Billy:Dude, that's fine. Yeah, I'm trying to like break my Chromebook. I can't even break it. This thing's like too good. Good job.
Rich:Thanks, Bill. Billy. First best friend. Oh, last thing. I just keep saying last thing. Your grandparents had a log cabin. Oh, yeah. That we used to go sleep over there, too, right?
Billy:Wayne's World. That's what you want to say, right?
Rich:Yeah, Wayne's World 1, Wayne's World 2.
Billy:So how do they To Wayne's World.
Rich:Yeah, to Wayne's World, party time. Party talk. To the teepee that we would play with in the backyard at your grandparents. Yep. And I'm pretty sure we went ice skating down the road and a pond. Do they still have the log cabin?
Billy:They do not.
Rich:No. No. Where was it? Anyway. Leicester. Leicester?
Billy:It was probably near where you live. It's kind of close to the Dairy Queen, actually, in Spencer.
Rich:I feel like I drove I drove I drive by it and I always Pine Street. I always go, I think that's Billy Ritako's grandma's. I mean, how many log cabins are there? I was like, I think that's it. And then I see the pond down the road and I'm like, that's gotta be it. Is it on Pine Street? I don't know. I'll I'll have to look at the street. Because I'm like, if my memory's good, that's his grandma's house. Well good now.
Billy:I'm gonna have to come visit you now in Brookfield.
Rich:I look forward to uh talking to you more off camera so we could really dive into everything. But I think we covered a lot.
Billy:We gotta come work out now.
Rich:Yeah, and fight. Oh, we're gonna fight.
Billy:I'm gonna get my ass kicked. Skinny dude now. That was fun.

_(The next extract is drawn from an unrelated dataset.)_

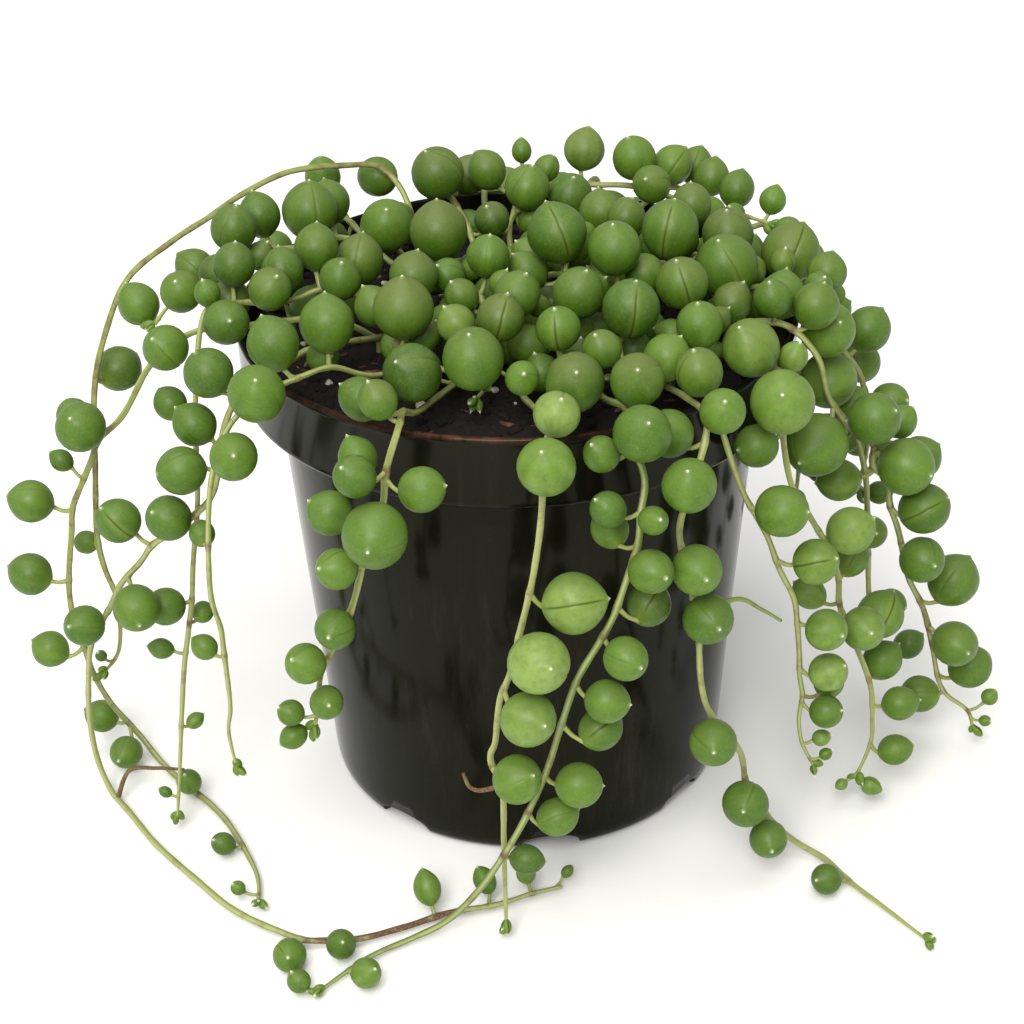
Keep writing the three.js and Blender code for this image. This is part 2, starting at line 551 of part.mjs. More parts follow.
function tube(path, steps, radius, sides) {
  const outline = [];
  for (let i = 0; i < sides; i += 1) {
    const angle = (Math.PI * 2 * i) / sides;
    outline.push(new THREE.Vector2(radius * Math.cos(angle), radius * Math.sin(angle)));
  }
  const options = { steps, bevelEnabled: false, extrudePath: path };
  return toSolid(new THREE.ExtrudeGeometry(new THREE.Shape(outline), options));
}

function leafSolid(centre, radius, root) {
  // A ball whose point nearest the stem is drawn out to the stem, as the short stalk.
  const small = radius * 2 < SMALL_LEAF;
  const ball = small ? new THREE.OctahedronGeometry(radius, 0) : new THREE.IcosahedronGeometry(radius, 0);
  const corner = new THREE.Vector3().fromBufferAttribute(ball.attributes.position, 0);
  const toRoot = root.clone().sub(centre);
  const turn = new THREE.Quaternion().setFromUnitVectors(corner.clone().normalize(), toRoot.clone().normalize());
  const position = ball.attributes.position;
  for (let i = 0; i < position.count; i += 1) {
    const p = new THREE.Vector3().fromBufferAttribute(position, i);
    if (p.distanceTo(corner) < 0.01) p.setLength(toRoot.length());
    p.applyQuaternion(turn).add(centre);
    position.setXYZ(i, p.x, p.y, p.z);
  }
  return toSolid(ball);
}

function makeStrand(plant) {
  const path = new THREE.CatmullRomCurve3(plant.chain.map((ball) => ball.at));
  const steps = Math.round(plant.chain.length / TUBE_EVERY);
  const line = path.getSpacedPoints(steps);
  let solid = tube(path, steps, STEM_RADIUS, STEM_SIDES);
  for (const leaf of plant.leaves) {
    solid = solid.add(leafSolid(leaf.at, leaf.radius, nearestOnLine(line, leaf.at)));
  }
  for (const twig of plant.twigs) {
    const points = [nearestOnLine(line, vec(twig[0])), ...twig.map(vec)];
    solid = solid.add(tube(new THREE.CatmullRomCurve3(points), twig.length, TWIG_RADIUS, TWIG_SIDES));
  }
  return toMesh(solid, plant.name, LEAF);
}

// ---------------------------------------------------------------- the plant in its pot
const plant = new THREE.Group();
plant.add(makePot());
plant.add(makeSoil());
for (const strand of growPlants()) plant.add(makeStrand(strand));

export default plant;
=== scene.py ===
# %% [markdown]
# A string of pearls in its nursery pot. The plant trails: every stem starts in the peat, crosses the
# rim and hangs, and along it sit fleshy round leaves, each on a short stalk. The pot, the peat and
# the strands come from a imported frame, so each one here is built where that frame has its plain
# solid and takes that solid's place. Lengths in the tables are millimetres, and MM turns them to
# metres.

import json
import math
import random

import bmesh
import bpy
import numpy as np
from mathutils import Matrix, Vector, noise

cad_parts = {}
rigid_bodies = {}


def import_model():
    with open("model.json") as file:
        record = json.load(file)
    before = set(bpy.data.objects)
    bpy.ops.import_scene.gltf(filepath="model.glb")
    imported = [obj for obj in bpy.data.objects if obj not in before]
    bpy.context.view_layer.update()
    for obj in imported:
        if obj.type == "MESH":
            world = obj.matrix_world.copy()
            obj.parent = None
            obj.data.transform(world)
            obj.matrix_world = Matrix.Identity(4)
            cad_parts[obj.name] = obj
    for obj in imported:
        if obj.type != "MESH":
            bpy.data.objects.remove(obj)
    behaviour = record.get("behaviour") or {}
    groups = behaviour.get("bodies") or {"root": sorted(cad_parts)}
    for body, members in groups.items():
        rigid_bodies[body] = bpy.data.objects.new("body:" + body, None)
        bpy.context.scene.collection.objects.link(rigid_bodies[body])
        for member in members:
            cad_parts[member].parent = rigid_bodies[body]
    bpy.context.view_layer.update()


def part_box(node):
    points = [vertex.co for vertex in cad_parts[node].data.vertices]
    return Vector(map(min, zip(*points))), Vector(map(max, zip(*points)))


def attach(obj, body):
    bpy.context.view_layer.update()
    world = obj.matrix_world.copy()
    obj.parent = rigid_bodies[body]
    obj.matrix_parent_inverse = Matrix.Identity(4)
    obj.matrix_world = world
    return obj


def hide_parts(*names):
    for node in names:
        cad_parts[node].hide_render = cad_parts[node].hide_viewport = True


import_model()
MM = 0.001
scene = bpy.context.scene
scene.view_settings.view_transform = "Standard"

# %% [markdown]
# The camera stands a little above the plant and looks down at it by about thirty degrees, through a
# portrait lens, so the round top of the pot shows as a flat oval. It is tipped by a degree and a half
# about its own axis, because the hand that held it wasn't quite level.

# %% Camera
LENS_MM = 81.2
CAMERA_PLACE = (-1.9 * MM, -400 * MM, 297 * MM)
LOOK_DOWN = 31.2
HAND_TILT = -1.46
camera_data = bpy.data.cameras.new("plant_camera")
camera_data.lens = LENS_MM
camera_data.sensor_width = 36
camera = bpy.data.objects.new("plant_camera", camera_data)
scene.collection.objects.link(camera)
tip_down = Matrix.Rotation(math.radians(90 - LOOK_DOWN), 4, "X")
tilt = Matrix.Rotation(math.radians(HAND_TILT), 4, "Z")
camera.matrix_world = Matrix.Translation(CAMERA_PLACE) @ tip_down @ tilt
camera_data.clip_start = 0.01
scene.camera = camera
print("camera at", [round(v, 3) for v in camera.matrix_world.translation])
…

Rich:Hell yeah. Appreciate it. Thank you, brother. I guess we should pause it. Take a piss.
Billy:Yeah, I know I gotta piss it, too. I'll let you know.
Rich:Warm up a little bit. I'm a little cold.
Billy:I know.
Rich:Make sure we hit record.
Billy:That would suck.
Rich:Ben there, done that. That's off.
Billy:An hour and fifteen. Yeah, I was gonna say, yeah, we went over it up. That was good.